Using writing to create deliberate change is an act of magic at its root. Words change the world and so by their nature they also change the self. When we look at the concept of the "connecting thread of poetry" found in the early Irish laws texts we find the rationale for how that change may be seen to take place. Tug on a thread and the rest of the web will feel it. As writers and poets, we cannot help but shift and change within ourselves as we find the words to express what's in our hearts and minds. To write, to recite, or to compose is to incubate the images we store within us and ripen them into expression. 

When we contemplate the images as we work toward a poem on the page we are learning to understand them. Writing, like teaching, so often forces me to confront my knowledge so that it can be enumerated and expressed. To leave it unwritten or unsaid in some sense leaves it incomplete and untried. This is part of how writing the poem changes the poet; it creates within us a matrix for understanding that may not have previously existed.

Rukuyser speaks of how she took eight years or more to write a particular poem, starting from a brief note taken of an image, and living with that image in the course of her everyday being. As time went by, it became more nuanced. It gained accretions of experience and resonance.
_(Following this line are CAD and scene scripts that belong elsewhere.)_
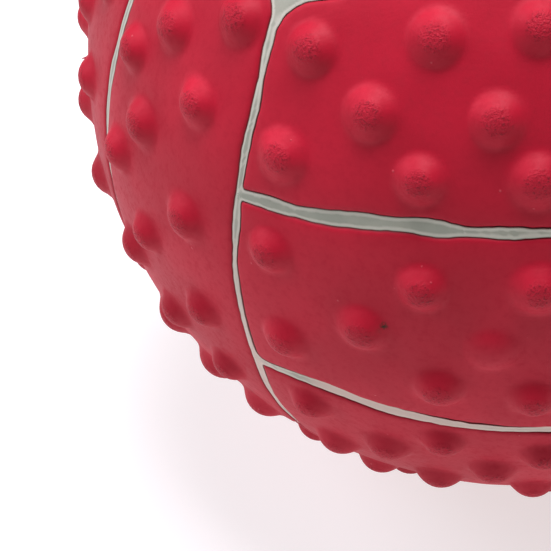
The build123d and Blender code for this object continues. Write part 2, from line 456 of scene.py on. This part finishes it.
# ---------------------------------------------------------------- panels

nub_base = 5.2 * mm             # radius at which a nub's round cap would meet the skin
nub_foot = 0.82 * mm            # how softly it does so
rim_depth = 0.8 * mm            # how far a panel's rim rolls down
rim_roll = 1.15 * mm            # over what distance it does so
rim_sag = 0.22 * mm             # and a shallow fall further in
rim_sag_reach = 5.0 * mm
laying_gap = 0.03 * mm          # between a panel's wall and the carcass
nub_spread = 0.05               # how much the nubs' bases differ in size
nub_phase = 2.4                 # keeps neighbours from being alike
nub_cap_share = 0.94            # the round cap ends at this share of its ball's radius
nub_cap_slope = 2.5             # and falls this steeply from there
nub_top_share = 0.8             # CAD points above this share of the nub height lie on a nub
nub_spacing = 6 * mm            # less than the distance between two nubs

# One nub came out of its mould low: its place in degrees along and across, and its share of the height
low_nubs = {"front_middle_panel": ((-13, -0.5), 0.55)}


def nub_directions(name):
    """The nubs' centres, found as the highest points of the CAD node."""
    points = node_points(name)
    radii = np.linalg.norm(points, axis=1)
    high = points[radii > skin_radius + nub_top_share * nub_height]
    high = high[np.argsort(-np.linalg.norm(high, axis=1), kind="stable")]
    found = []
    for point in high:
        if all(np.linalg.norm(point - other) > nub_spacing for other in found):
            found.append(point)
    return [point / np.linalg.norm(point) for point in found]


def nub_field(cell, directions):
    """Share of a full nub's height at each point, from 0 on the skin to 1 on a nub's top."""
    field = np.zeros(directions.shape[:-1])
    for number, centre in enumerate(nub_directions(cell.name)):
        distance = np.linalg.norm(directions - centre, axis=-1) * skin_radius
        base = nub_base * (1 + nub_spread * sin(nub_phase * number))
        ball = (base**2 + nub_height**2) / (2 * nub_height)
        turn = nub_cap_share * ball
        cap = np.sqrt(ball**2 - np.minimum(distance, turn) ** 2) - (ball - nub_height)
        cap -= np.maximum(distance - turn, 0) * nub_cap_slope
        share = 1.0
        if cell.name in low_nubs:
            (along, across), low_share = low_nubs[cell.name]
            place = cell.directions(np.radians(along), cell.centre + np.radians(across))
            share = low_share if np.linalg.norm(place - centre) * skin_radius < nub_base else 1.0
        field += share * nub_foot * np.logaddexp(0, cap / nub_foot) / nub_height
    return np.minimum(field, 1.0)


def roll_down(rim):
    """How far the surface has dropped at this distance from the rim."""
    inside = np.clip(1 - rim / rim_roll, 0, 1)
    sag = np.clip(1 - rim / rim_sag_reach, 0, 1)
    return rim_depth * (1 - np.sqrt(1 - inside**2)) + rim_sag * sag**2


def make_panel(cell, material):
    """A closed nubbed panel: skin, rolled rim, walls and back."""
    u, v, rim = cell.rim_map(laying_gap)
    if cell.has_valve:
        u, v, hole = cell.open_hole(u, v, hole_radius)
        rim = np.minimum(rim, np.maximum(hole, 0))
    directions = cell.directions(u, v)
    nubs = nub_field(cell, directions)
    on_skin = directions * skin_radius
    height = skin_radius + nubs * nub_height + skin_swell(on_skin) + skin_ripple(on_skin) - roll_down(rim)
    build = Builder()
    top = build.add(directions * height[..., None], nub=nubs, rim=rim / mm)
    back = build.add(directions * panel_back_radius)
    build.sheet(top, hole=cell.has_valve)
    back_step = 1 if cell.has_valve else coarse_step
    build.sheet(back, step=back_step, fine_rim=True, hole=cell.has_valve, inward=True)
    loops = [perimeter(), hole_loop(1)] if cell.has_valve else [perimeter()]
    for loop in loops:
        build.strip([back[place] for place in loop[::-1]], [top[place] for place in loop[::-1]])
    return build.make(cell.name.replace("_panel", "_skin"), material)


# ---------------------------------------------------------------- carcass

rib_rows = (0.0, 0.3, 1.0)      # rows of a rib's top, from a panel's rim to the middle of the seam
rib_crown = 0.06 * mm           # how much the middle stands above the rib's edges
floor_clearance = 0.02 * mm     # between a panel's back and its pocket's floor
# The hole in the carcass is a polygon that clears the round neck
neck_hole_radius = neck_radius / cos(pi / len(hole_loop(coarse_step)))


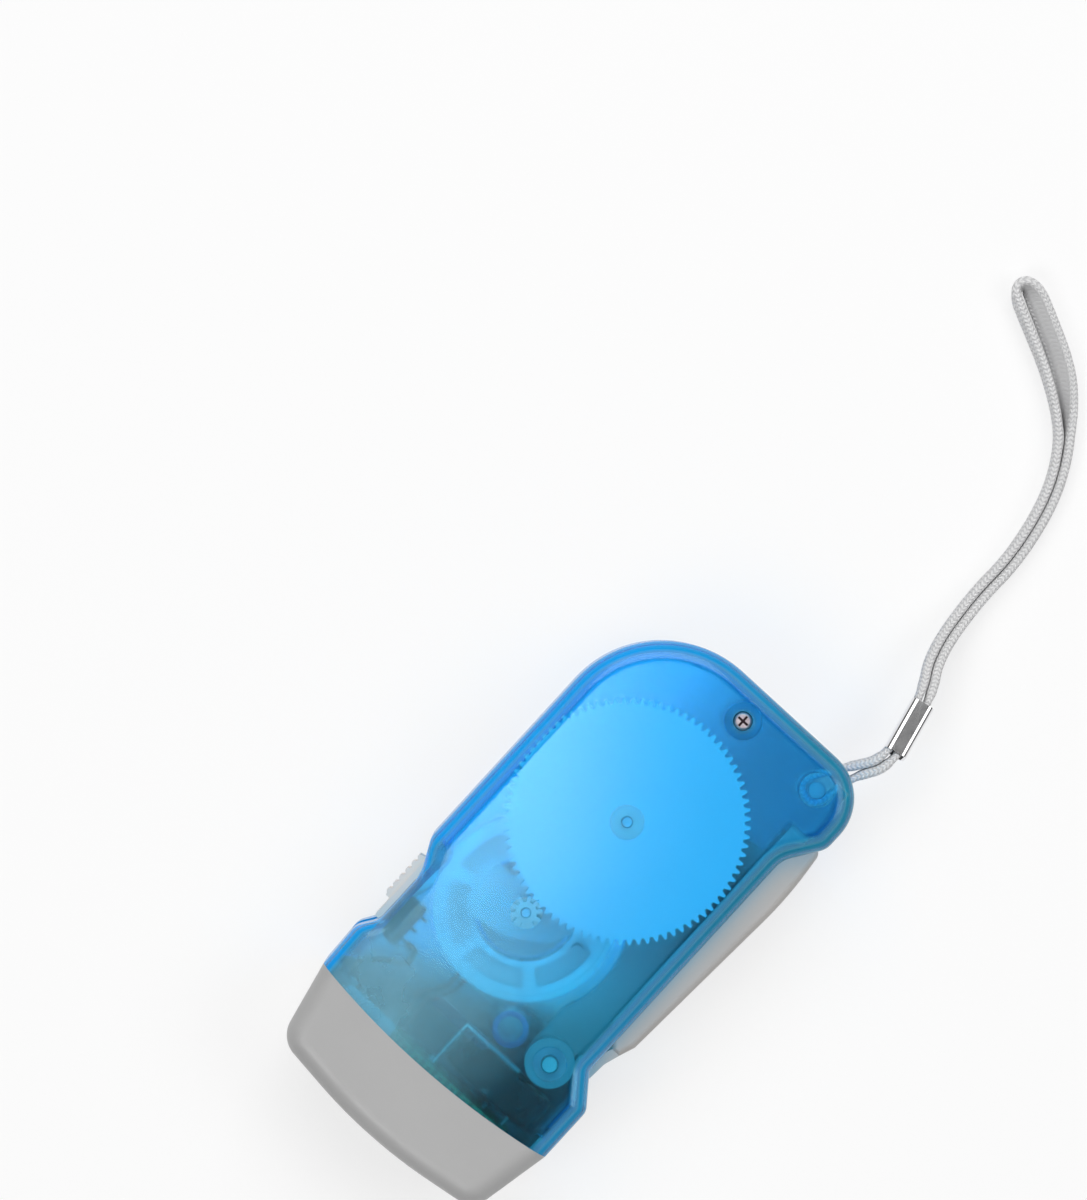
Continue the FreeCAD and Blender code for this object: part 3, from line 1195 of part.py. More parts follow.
switch_leg = switch_legs[2][0]
leg_tip = -leg_high + 1.4
board_face = size["board_rear"]
lamp_route = [
    (switch_leg, leg_tip, size["seam_height"]), (switch_leg, leg_tip + 2.0, size["seam_height"]),
    (43.9, -11.3, 19.0), (46.2, -14.8, 19.3), (48.6, -17.4, 19.3), (51.3, -17.8, 18.8),
    (board_face - 2.2, -14.6, 17.75), (board_face, -14.6, 17.75),
]
piece("lamp_wire", [wire(lamp_route, size["wire_radius"], 0.9)])

lead_low = size["can_low"] + size["can_sheet"] + 1.5
lead_start = rotor_at.x + size["bobbin_radius"] + 0.1
lead_solids = []
for side in (-1, 1):
    lead_y = rotor_at.y + side * 0.75
    route = [
        (lead_start, lead_y, lead_low), (lead_start + 4.0, lead_y, lead_low),
        (lead_start + 9.0, lead_y - 3.0, lead_low),
        (board_face - 2.5, lead_y - 2.2, lead_low + 1.2), (board_face, lead_y - 2.2, lead_low + 1.2),
    ]
    lead_solids.append(wire(route, size["lead_radius"], 2.0))
piece("coil_leads", lead_solids)


def biarc(start, tangent, end, end_tangent):
    """Two arcs that join two points and match the direction at each."""
    chord = end - start
    both = tangent + end_tangent
    spread = 2 * (tangent.dot(end_tangent) - 1)
    reach = chord.dot(both)
    if abs(spread) < 1e-9:
        length = chord.dot(chord) / (4 * chord.dot(tangent))
    else:
        length = (reach - math.sqrt(reach ** 2 - spread * chord.dot(chord))) / spread
    joint = (start + tangent * length + end - end_tangent * length) / 2
    second = tangent_arc(end, end_tangent * -1, joint)
    return [tangent_arc(start, tangent, joint), second]


def spring_path():
    """Fixed leg, clockwise turns rising round the pivot, moving leg."""
    radius = size["spring_radius"]
    quarters = round(size["spring_turns"] * 4)
    rise = size["spring_pitch"] / 4
    slope = math.atan2(rise, radius * math.pi / 2)
    points = []
    tangents = []
    for index in range(quarters + 1):
        angle = math.radians(180.0 - 90.0 * index)
        height = Vector(0, 0, size["spring_low"] + rise * index)
        points.append(pivot_at + polar(radius, 180.0 - 90.0 * index) + height)
        climb = 0.0 if index in (0, quarters) else math.sin(slope)
        flat = math.sqrt(1 - climb ** 2)
        tangents.append(Vector(math.sin(angle) * flat, -math.cos(angle) * flat, climb))
    fixed_end = Vector(points[0].x, locator_at.y, points[0].z)
    moving_end = Vector(nub_x - 1.3, points[-1].y, points[-1].z)
    edges = [Part.LineSegment(fixed_end, points[0]).toShape()]
    for index in range(quarters):
        edges += biarc(points[index], tangents[index], points[index + 1], tangents[index + 1])
    edges.append(Part.LineSegment(points[-1], moving_end).toShape())
    return Part.Wire(Part.sortEdges(edges)[0])


def least_gap(path, thickness, apart):
    """Least gap between parts of a sweep that lie more than a given length apart along it."""
    points = path.discretize(Distance=0.25)
    count = len(points)
    skip = int(apart * (count - 1) / path.Length)
    nearest = min((points[i] - points[j]).Length for i in range(count) for j in range(i + skip, count))
    return nearest - thickness


coil_path = spring_path()
spring = sweep(coil_path, round_section(coil_path, size["spring_wire"] / 2))
piece("return_spring", [spring])
half_turn = math.pi * size["spring_radius"]
print("return_spring least gap to itself %.2f" % least_gap(coil_path, size["spring_wire"], half_turn))


# Wrist strap: one flat tape round the post, out through the eye and the ferrule, and back
strap_rest = size["strap_width"] / 2 + 0.05
eye_level = size["seam_height"]
# centre of the two legs (x, y, z), half the distance between them, bend radius or None
strap_route = [
    (-32.7, 23.3, eye_level, 1.1, None),
    (-38.4, 27.2, eye_level - 0.3, 0.9, 3.4),
    (-51.6, 24.3, eye_level * 0.8, 0.9, None),
    (-57.9, 20.6, eye_level * 0.52, 0.9, None),
    (-70.1, 19.4, strap_rest + 0.3, 0.9, None),
    (-80.1, 19.8, strap_rest, 0.9, None),
    (-91.7, 17.6, strap_rest, 0.9, None),
    (-99.5, 13.8, strap_rest, 1.0, None),
    (-104.4, 9.6, strap_rest, 1.3, None),
    (-109.8, 2.2, strap_rest, 1.8, None),
    (-113.5, -5.4, strap_rest, 2.2, None),
]
strap_end = Vector(-117.3, -13.2, strap_rest)
ferrule_reach = 1.8


def aside(direction):
    """Unit vector to the left of a direction, level."""
    return unit(Vector(-direction.y, direction.x, 0))


def strap_corners():
    """Corners of the tape's middle line: from the ferrule round the post, out to the fold and back."""
    post = Vector(post_at.x, post_at.y, eye_level)
    stations = [post] + [Vector(x, y, z) for x, y, z, half, bend in strap_route] + [strap_end]
    near, far = [], []
    for i, (x, y, z, half, bend) in enumerate(strap_route, 1):
        side = aside(unit(stations[i] - stations[i - 1]) + unit(stations[i + 1] - stations[i])) * half
        near.append((stations[i] + side, bend))
        far.append((stations[i] - side, bend))
    wrap = size["post_radius"] + size["strap_tape"] / 2 + size["fit"]
    out = unit(Vector(stations[1].x - post.x, stations[1].y - post.y, 0))
    side = aside(out) * wrap
    round_post = [
        (post + out * 1.5 + side, 4.0), (post - out * wrap + side, wrap),
        (post - out * wrap - side, wrap), (post + out * 1.5 - side, 4.0),
    ]
    last = unit(strap_end - stations[-2])
    tip = strap_end - last * (size["strap_tape"] / 2)
    half = strap_route[-1][3]
    fold = [(tip - aside(last) * half, half), (tip + aside(last) * half, half)]
    along = unit(near[2][0] - near[1][0])
    seam = near[1][0] + along * (ferrule_reach + size["ferrule_length"] / 2)
    start = (seam - along * 0.2, None)
    end = (seam + along * 0.2, None)
    return [start] + near[1::-1] + round_post + far + fold + near[:1:-1] + [end]


strap_path, strap_radii = run_path(strap_corners())
first_edge = strap_path.Edges[0]
strap_start = first_edge.valueAt(first_edge.FirstParameter)
across = aside(first_edge.tangentAt(first_edge.FirstParameter)) * (size["strap_tape"] / 2)
upward = Vector(0, 0, size["strap_width"] / 2)
corners = [strap_start + across + upward, strap_start + across - upward,
           strap_start - across - upward, strap_start - across + upward]
tape = Part.makePolygon(corners + corners[:1])
strap = sweep(strap_path, tape, upright=True)
piece("wrist_strap", [strap])
section_area = size["strap_width"] * size["strap_tape"]
print("wrist_strap radii", ["%.1f" % radius for radius in strap_radii])
print("wrist_strap length %.1f volume %.1f section times length %.1f"
      % (strap_path.Length, strap.Volume, section_area * strap_path.Length))

ferrule = new_body("strap_ferrule")
ferrule_wide = size["strap_legs"] + size["strap_tape"] + size["fit"]
ferrule_tall = size["strap_width"] + size["fit"]
sheet_thick = size["ferrule_sheet"]
ferrule_outer = box_loop(-ferrule_wide / 2 - sheet_thick, ferrule_wide / 2 + sheet_thick,
                         -ferrule_tall / 2 - sheet_thick, ferrule_tall / 2 + sheet_thick, 1.0)
ferrule_inner = box_loop(-ferrule_wide / 2, ferrule_wide / 2, -ferrule_tall / 2, ferrule_tall / 2, 0.2)
add(ferrule, "tube", [ferrule_outer, ferrule_inner], "0", "ferrule_length", "YZ_Plane")
ferrule_line = Vector(*strap_route[2][:3]) - Vector(*strap_route[1][:3])
ferrule_start = Vector(*strap_route[1][:3]) + unit(ferrule_line) * ferrule_reach
ferrule_turn = FreeCAD.Rotation(unit(ferrule_line), aside(ferrule_line), Vector(), "XYZ")
ferrule.Placement = FreeCAD.Placement(ferrule_start, ferrule_turn)

document.recompute()
for item in document.Objects:
    if "Invalid" in item.State or "Error" in item.State:
        raise RuntimeError("%s did not build" % item.Label)
pieces = [item for item in document.Objects if item.TypeId in ("PartDesign::Body", "Part::Feature")]
os.makedirs("parts", exist_ok=True)
for item in pieces:
    if item.Shape.isNull() or not item.Shape.isValid():
        raise RuntimeError("%s is not a valid solid" % item.Label)
for item in pieces:
    item.Shape.exportStep("parts/%s.step" % item.Label)
print("%d pieces written" % len(pieces))
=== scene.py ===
import math

import bmesh
import bpy
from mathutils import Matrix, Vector


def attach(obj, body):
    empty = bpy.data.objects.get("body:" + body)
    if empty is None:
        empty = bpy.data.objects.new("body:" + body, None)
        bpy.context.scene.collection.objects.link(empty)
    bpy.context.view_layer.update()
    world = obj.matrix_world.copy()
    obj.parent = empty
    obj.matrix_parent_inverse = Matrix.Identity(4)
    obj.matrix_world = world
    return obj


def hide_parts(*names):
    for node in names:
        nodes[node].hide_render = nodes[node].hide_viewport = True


# A squeeze-lever dynamo torch, lying on its back face. Metres, in the frame of the CAD model.

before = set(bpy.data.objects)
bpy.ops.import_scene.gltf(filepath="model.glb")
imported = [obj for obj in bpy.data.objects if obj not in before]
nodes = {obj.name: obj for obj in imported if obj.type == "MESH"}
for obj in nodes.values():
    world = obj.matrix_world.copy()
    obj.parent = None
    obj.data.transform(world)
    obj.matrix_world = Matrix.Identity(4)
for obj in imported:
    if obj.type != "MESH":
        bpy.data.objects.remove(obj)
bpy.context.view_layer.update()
mm = 0.001
print("frame loaded:", len(nodes), "nodes")


# Camera, straight above the picture's middle

picture = {
    "middle": (-18.54, -36.59),  # mm, the point under the picture's centre
    "level": 13.5,  # mm, where a millimetre is 5.72 pixels
    "height": 209.8,  # mm seen from the picture's lower to its upper edge
    "turn": 132.5,  # degrees from +X to the picture's right
    "distance": 1030.0,  # mm
    "sensor": 36.0,
    "farthest": 10.0,  # m that the camera sees
}


def makeCamera(look):
    data = bpy.data.cameras.new("camera")
    data.sensor_width = look["sensor"]
    data.lens = data.sensor_width * look["distance"] / look["height"]
    data.clip_end = look["farthest"]
    camera = bpy.data.objects.new("camera", data)
    bpy.context.scene.collection.objects.link(camera)
    x, y = look["middle"]
    camera.location = Vector((x, y, look["level"] + look["distance"])) * mm
    camera.rotation_euler = (0.0, 0.0, math.radians(look["turn"]))
    bpy.context.scene.camera = camera


makeCamera(picture)


# Shader maths: a socket that adds its own Math nodes, and a material that holds them

class Signal:
    def __init__(self, paint, socket):
        self.paint = paint
        self.socket = socket

    def maths(self, operation, first, second):
        return self.paint.node("Math", {"operation": operation}, {0: first, 1: second})

    def __add__(self, other):
        return self.maths("ADD", self, other)

    def __sub__(self, other):
        return self.maths("SUBTRACT", self, other)

    def __rsub__(self, other):
        return self.maths("SUBTRACT", other, self)

    def __mul__(self, other):
        return self.maths("MULTIPLY", self, other)

    def __truediv__(self, other):
        return self.maths("DIVIDE", self, other)

    def __pow__(self, other):
        return self.maths("POWER", self, other)

    __radd__ = __add__
    __rmul__ = __mul__


class Paint:
    def __init__(self, name, colour, roughness, **finish):
        self.material = bpy.data.materials.new(name)
        self.material.use_nodes = True
        self.tree = self.material.node_tree
        self.surface = self.tree.nodes["Principled BSDF"]
        self.output = self.tree.nodes["Material Output"]
        self.surface.inputs["Base Color"].default_value = rgba(*colour)
        self.surface.inputs["Roughness"].default_value = roughness
        for key, value in finish.items():
            socket = key.replace("_", " ").title().replace("Ior", "IOR")
            self.surface.inputs[socket].default_value = value

    def feed(self, socket, value):
        if isinstance(value, Signal):
            self.tree.links.new(value.socket, socket)
        else:
            socket.default_value = value

    def set(self, socket, value):
        self.feed(self.surface.inputs[socket], value)

    def node(self, kind, settings, sockets, output=0):
        made = self.tree.nodes.new("ShaderNode" + kind)
        for name, value in settings.items():
            setattr(made, name, value)
        for name, value in sockets.items():
            self.feed(made.inputs[name], value)
        return Signal(self, made.outputs[output])

    def shader(self):
        return Signal(self, self.surface.outputs[0])

    def place(self):
        return self.node("TexCoord", {}, {}, "Object")

    def axes(self, vector):
        return [self.node("SeparateXYZ", {}, {0: vector}, axis) for axis in "XYZ"]

    def noise(self, size, detail):  # size: width of a grain, mm
        sockets = {"Vector": self.place(), "Scale": 1.0 / (size * mm), "Detail": detail}
        return self.node("TexNoise", {}, sockets)

    def wave(self, operation, value, width=0.0):  # SINE, ABSOLUTE, or PINGPONG up to a width
        return self.node("Math", {"operation": operation}, {0: value, 1: width})

    def ramp(self, value, ends, unit=1.0):  # 0 at the first end, 1 at the second
        low, high = ends
        sockets = {"Value": value, "From Min": low * unit, "From Max": high * unit}
        return self.node("MapRange", {"clamp": True}, sockets)

    def blend(self, factor, first, second):
        return self.node("Mix", {"data_type": "RGBA"}, {0: factor, 6: first, 7: second}, 2)

    def highest(self, signals):
        reached = signals[0]
        for signal in signals[1:]:
            reached = reached.maths("MAXIMUM", reached, signal)
        return reached

    def rays(self, *kinds):
        return self.highest([self.node("LightPath", {}, {}, "Is %s Ray" % kind) for kind in kinds])

    def lightThrough(self, shader, tint):  # lamps and the surroundings light what is behind clear plastic
        clear = self.node("BsdfTransparent", {}, {"Color": rgba(*tint)})
        shown = self.node("MixShader", {}, {0: self.rays("Shadow", "Diffuse"), 1: shader, 2: clear})
        self.feed(self.output.inputs["Surface"], shown)
        return self.material

    def bump(self, height, depth):  # depth: mm
        self.set("Normal", self.node("Bump", {}, {"Strength": 1.0, "Distance": depth * mm, "Height": height}))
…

Eventually, words began to take form on paper, slowly thought over and edited, opened out and explored. The poet who produced the final poem was changed by that process, no longer the same person who had noted the initial, sparking image that grew into the finished piece.

What we turn our thoughts to in our writing will, in many ways, influence who and what we become. As we brew those images and experiences in our internal cauldrons we extract nourishment from them. They grow like reefs within us, changing our internal landscapes and structures. They wound us or heal us as we carry the shadows of them within. The best of our poems and our other writings recreate us and make us anew. We are reborn.